There's a heavy price to pay for witnessing this spectacle: i.e. having to sit through the long sections on either side of it. Conceived by Alain Platel and Arne Sierens and brought to Britain by the Fleming company, Victoria, Bernadetje is very Euro, very Eu-ropey. "You can see it," says Platel, of the dodgem track setting, "as a dance floor, a centre with its periphery, in which a game of watching and being watched is played out, a place where intimacy is surreptitiously thought out." Or you can see it as a deeply dull, predictable parade, to a back beat of everything from House to pounding disco, of youthful alienation and anger, cross- generational differences and initiation rituals.

Matters aren't helped by the decision to put the stilted dialogue into English. This leaves the Flemish cast lumbered. They deliver the belligerent, expletive-filled exchanges with a disabling mix of aggression and ginger caution. It's like watching a boxing match in which both participants are on Zimmer frames. Let's hope, too, that the acoustics are better at the Glasgow and Newcastle venues than they were at London's Round House.

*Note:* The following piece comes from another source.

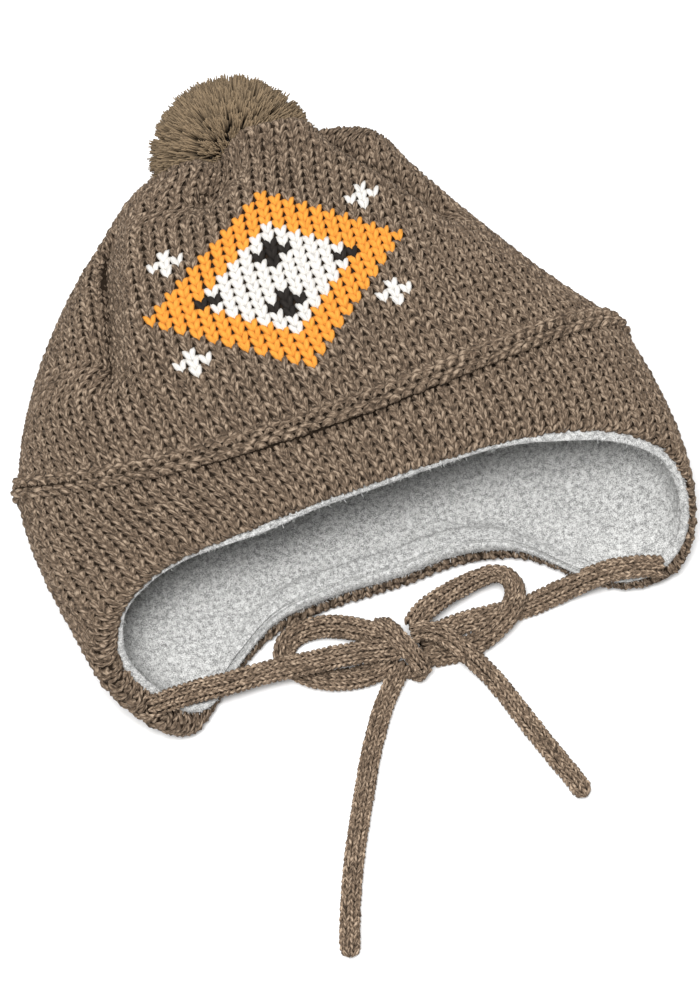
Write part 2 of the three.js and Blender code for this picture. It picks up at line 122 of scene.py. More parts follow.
# From the hat's own axes to the frame, whose origin is the middle of the footprint.
TO_FRAME = np.array([-0.0019751, -0.0520482, 0.0])

# Rings of the crown from the ridge to the gather, each a share of the named sizes.
RING_NAMES = (
    "at", "half", "mid", "front", "side", "back", "lean",
    "top", "waist", "bottom", "curve", "flat", "swell", "pull",
)
CROWN_RINGS = (
    (0.00, 1.000, 0.000, 0.106, 0.271, 0.203, 0.085, 1.000, 0.468, -0.081, 1.20, 0.80, 1, 0),
    (0.17, 0.882, -0.042, 0.305, 0.449, 0.373, 0.076, 1.081, 0.484, -0.081, 1.15, 0.80, 1, 0),
    (0.38, 0.731, -0.057, 0.542, 0.661, 0.576, 0.068, 1.145, 0.516, -0.081, 1.05, 0.80, 1, 0),
    (0.60, 0.557, -0.033, 0.780, 0.864, 0.763, 0.042, 1.161, 0.581, -0.065, 0.95, 0.80, 1, 0),
)
OUTER_TIP = (
    (0.80, 0.406, 0.009, 0.983, 1.000, 0.915, 0, 1.081, 0.677, 0.016, 0.90, 0.85, 0.7, 0.7),
    (0.90, 0.283, -0.009, 0.992, 0.958, 0.898, 0, 0.968, 0.645, 0.194, 1, 1, -0.7, 0.7),
    (1.00, 0.085, -0.028, 0.864, 0.864, 0.856, 0, 0.677, 0.565, 0.452, 1, 1, 0, 1),
)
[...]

The world the show reflects is a stunted one, and so, I suspect, is the show's vision of it. A little girl wanders round in a white communion outfit, gazing soulfully heavenwards. Then, towards the end, she undoes her hair and starts disco-dancing with unsettling precocity alongside the rest of them. You'd never guess that life can offer a child other options that these extremes. But then, according to Sierens, "an audience wants to surf on chaos, switch between extreme emotions." In other words: check your brains in at the door, kids, and come and meet some role-models in a great big muzzy metaphor.

To be honest, one of the main reasons the piece leaves you feeling frustrated is that you long to hop in a car and join the action. How about a play where the audience rode around, too - working title: The Artful Dodgems!